15. Jesus on Government Courts: Avoid Them!

Another thing which is quite congruent with Jesus's above warning to lawyers is Jesus's advice for the faithful to avoid the government's courts if at all possible:

Matthew 5:25,26: "Agree with your adversary quickly, while you are on the way with him, lest your adversary deliver you to the judge, the judge hand you over to the officer, and you be thrown into prison. Assuredly, I say to you, you will by no means get out of there till you have paid the last penny."

And:

Luke 12:57-59: "Yes, and why, even of yourselves, do you not judge what is right? When you go with your adversary to the magistrate, make every effort along the way to settle with him, lest he drag you to the judge, the judge deliver you to the officer, and the officer throw you into prison. I tell you, you shall not depart from there till you have paid the very last mite."

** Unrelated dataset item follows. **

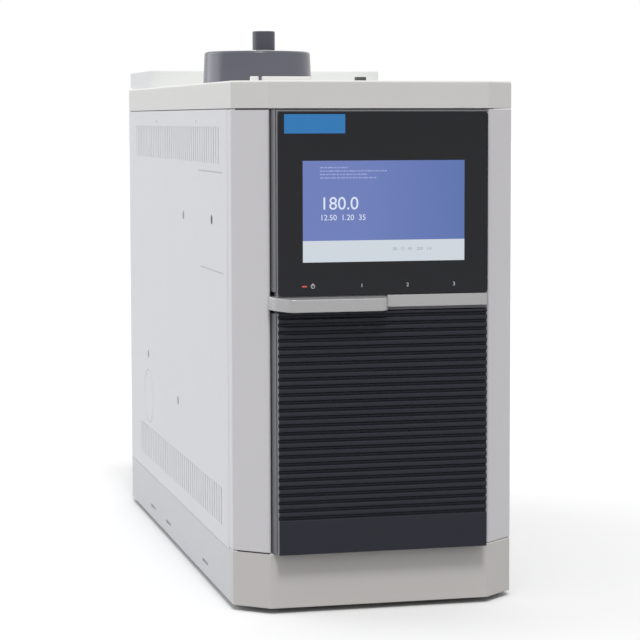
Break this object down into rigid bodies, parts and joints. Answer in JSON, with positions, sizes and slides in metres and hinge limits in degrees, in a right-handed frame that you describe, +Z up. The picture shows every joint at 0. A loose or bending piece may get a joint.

Needless to say, government judges are also lawyers, so Jesus's advice here fits in with His warning to lawyers. It also completely demolishes the notion that Jesus considers what the government's positive law regards as "authorities" to be true authorities – or otherwise Jesus would have no problem with such government judges resolving disputes among the faithful. In fact, Paul absolutely confirms this notion in 1 Corinthians 6:1-8:

Dare any of you, having a matter against another, go to law before the unrighteous, and not before the saints? Do you not know that the saints will judge the world? And if the world will be judged by you, are you unworthy to judge the smallest matters? Do you not know that we shall judge angels? How much more, things that pertain to this life? If then you have judgments concerning things pertaining to this life, do you appoint those who are least esteemed by the church to judge? I say this to your shame. Is it so, that there is not a wise man among you, not even one, who will be able to judge between his brethren? But brother goes to law against brother, and that before unbelievers! Now therefore, it is already an utter failure for you that you go to law against one another. Why do you not rather accept wrong? Why do you not rather let yourselves be cheated? No, you yourselves do wrong and cheat, and you do these things to your brethren!

And this also conclusively demonstrates that the "authorities" that Paul spoke of in Romans 13 could not possibly have been the "authorities" as so regarded by the government – as Paul said that the government judges "are least esteemed by the church to judge"! Thus it is clear that he considered them to be no authority at all!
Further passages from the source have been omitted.